§ **Dataset content**:

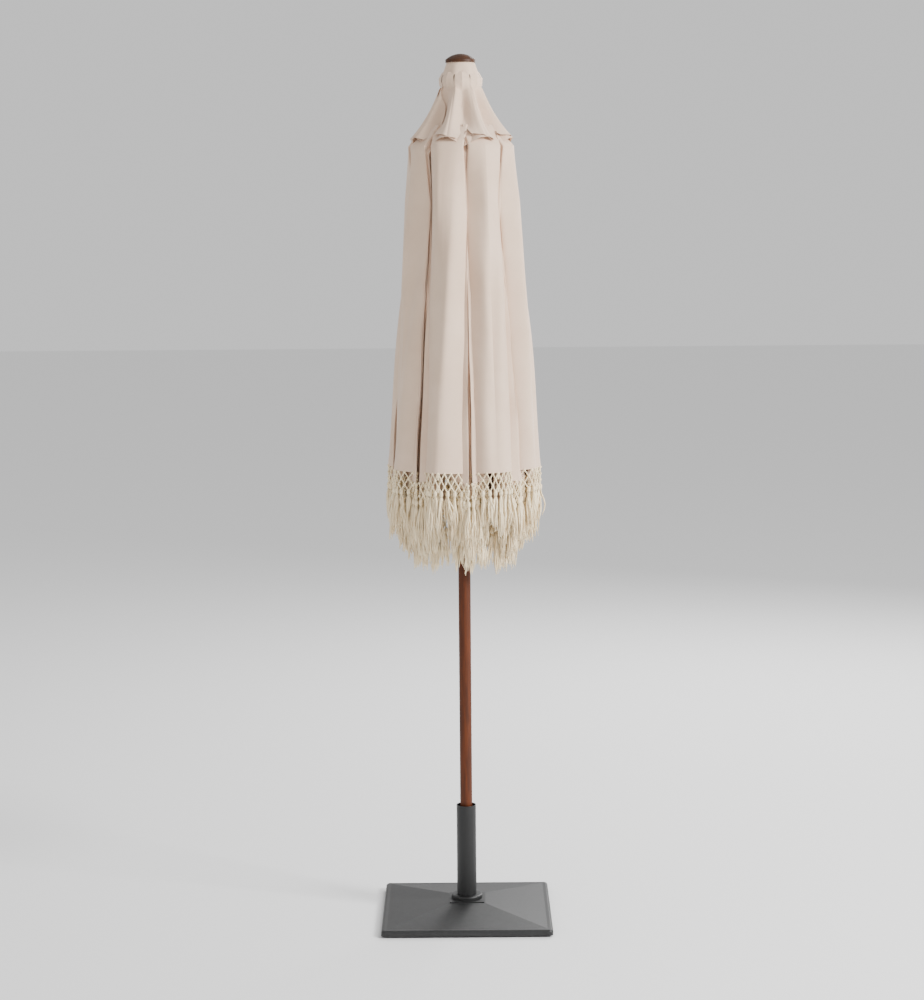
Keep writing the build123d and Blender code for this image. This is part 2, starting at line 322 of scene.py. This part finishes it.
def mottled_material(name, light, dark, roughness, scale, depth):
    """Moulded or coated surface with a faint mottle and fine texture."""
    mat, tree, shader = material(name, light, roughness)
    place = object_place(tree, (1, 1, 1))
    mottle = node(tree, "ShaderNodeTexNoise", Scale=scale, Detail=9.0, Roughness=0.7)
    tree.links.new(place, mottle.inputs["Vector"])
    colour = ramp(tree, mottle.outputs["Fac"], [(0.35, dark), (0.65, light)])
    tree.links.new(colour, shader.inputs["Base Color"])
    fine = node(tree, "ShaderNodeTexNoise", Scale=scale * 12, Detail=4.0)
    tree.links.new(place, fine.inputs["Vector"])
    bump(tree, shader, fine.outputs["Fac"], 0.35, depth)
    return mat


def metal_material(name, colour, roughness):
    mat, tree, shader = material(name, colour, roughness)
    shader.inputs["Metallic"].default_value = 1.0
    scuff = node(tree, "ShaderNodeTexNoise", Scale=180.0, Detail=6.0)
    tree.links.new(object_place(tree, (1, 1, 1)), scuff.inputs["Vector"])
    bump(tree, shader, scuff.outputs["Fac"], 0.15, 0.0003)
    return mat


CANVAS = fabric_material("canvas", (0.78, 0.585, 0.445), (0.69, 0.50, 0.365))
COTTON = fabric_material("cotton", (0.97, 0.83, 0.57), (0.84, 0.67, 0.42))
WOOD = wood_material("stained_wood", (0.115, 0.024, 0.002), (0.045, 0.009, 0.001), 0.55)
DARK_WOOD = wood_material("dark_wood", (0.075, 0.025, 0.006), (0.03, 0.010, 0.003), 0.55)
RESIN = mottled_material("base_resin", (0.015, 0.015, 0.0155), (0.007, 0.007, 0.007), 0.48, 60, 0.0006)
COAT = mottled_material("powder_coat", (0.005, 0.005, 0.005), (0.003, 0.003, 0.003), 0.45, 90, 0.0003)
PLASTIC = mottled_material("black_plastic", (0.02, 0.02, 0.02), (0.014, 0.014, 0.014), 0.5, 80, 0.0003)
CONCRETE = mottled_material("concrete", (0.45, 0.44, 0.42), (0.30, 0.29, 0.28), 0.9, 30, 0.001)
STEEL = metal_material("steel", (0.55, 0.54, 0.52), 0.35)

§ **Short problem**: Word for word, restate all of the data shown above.

§ **Exercise answer**:
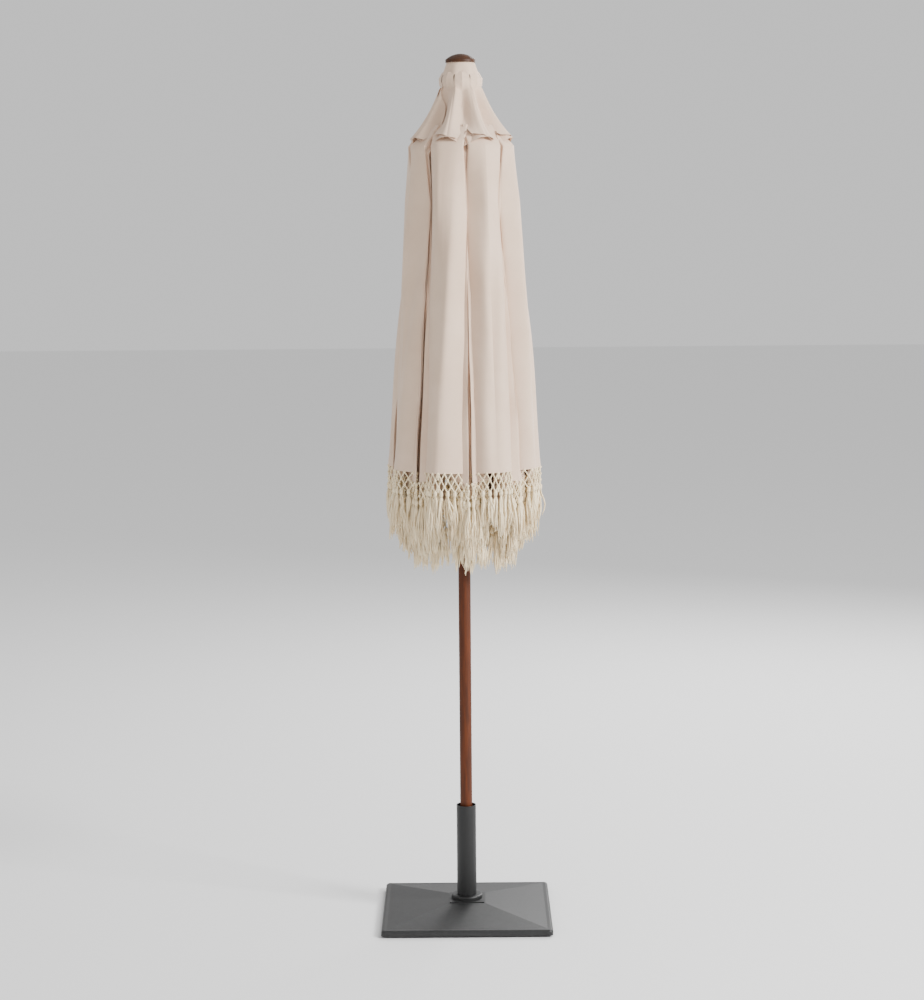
Keep writing the build123d and Blender code for this image. This is part 2, starting at line 322 of scene.py. This part finishes it.
def mottled_material(name, light, dark, roughness, scale, depth):
    """Moulded or coated surface with a faint mottle and fine texture."""
    mat, tree, shader = material(name, light, roughness)
    place = object_place(tree, (1, 1, 1))
    mottle = node(tree, "ShaderNodeTexNoise", Scale=scale, Detail=9.0, Roughness=0.7)
    tree.links.new(place, mottle.inputs["Vector"])
    colour = ramp(tree, mottle.outputs["Fac"], [(0.35, dark), (0.65, light)])
    tree.links.new(colour, shader.inputs["Base Color"])
    fine = node(tree, "ShaderNodeTexNoise", Scale=scale * 12, Detail=4.0)
    tree.links.new(place, fine.inputs["Vector"])
    bump(tree, shader, fine.outputs["Fac"], 0.35, depth)
    return mat


def metal_material(name, colour, roughness):
    mat, tree, shader = material(name, colour, roughness)
    shader.inputs["Metallic"].default_value = 1.0
    scuff = node(tree, "ShaderNodeTexNoise", Scale=180.0, Detail=6.0)
    tree.links.new(object_place(tree, (1, 1, 1)), scuff.inputs["Vector"])
    bump(tree, shader, scuff.outputs["Fac"], 0.15, 0.0003)
    return mat


CANVAS = fabric_material("canvas", (0.78, 0.585, 0.445), (0.69, 0.50, 0.365))
COTTON = fabric_material("cotton", (0.97, 0.83, 0.57), (0.84, 0.67, 0.42))
WOOD = wood_material("stained_wood", (0.115, 0.024, 0.002), (0.045, 0.009, 0.001), 0.55)
DARK_WOOD = wood_material("dark_wood", (0.075, 0.025, 0.006), (0.03, 0.010, 0.003), 0.55)
RESIN = mottled_material("base_resin", (0.015, 0.015, 0.0155), (0.007, 0.007, 0.007), 0.48, 60, 0.0006)
COAT = mottled_material("powder_coat", (0.005, 0.005, 0.005), (0.003, 0.003, 0.003), 0.45, 90, 0.0003)
PLASTIC = mottled_material("black_plastic", (0.02, 0.02, 0.02), (0.014, 0.014, 0.014), 0.5, 80, 0.0003)
CONCRETE = mottled_material("concrete", (0.45, 0.44, 0.42), (0.30, 0.29, 0.28), 0.9, 30, 0.001)
STEEL = metal_material("steel", (0.55, 0.54, 0.52), 0.35)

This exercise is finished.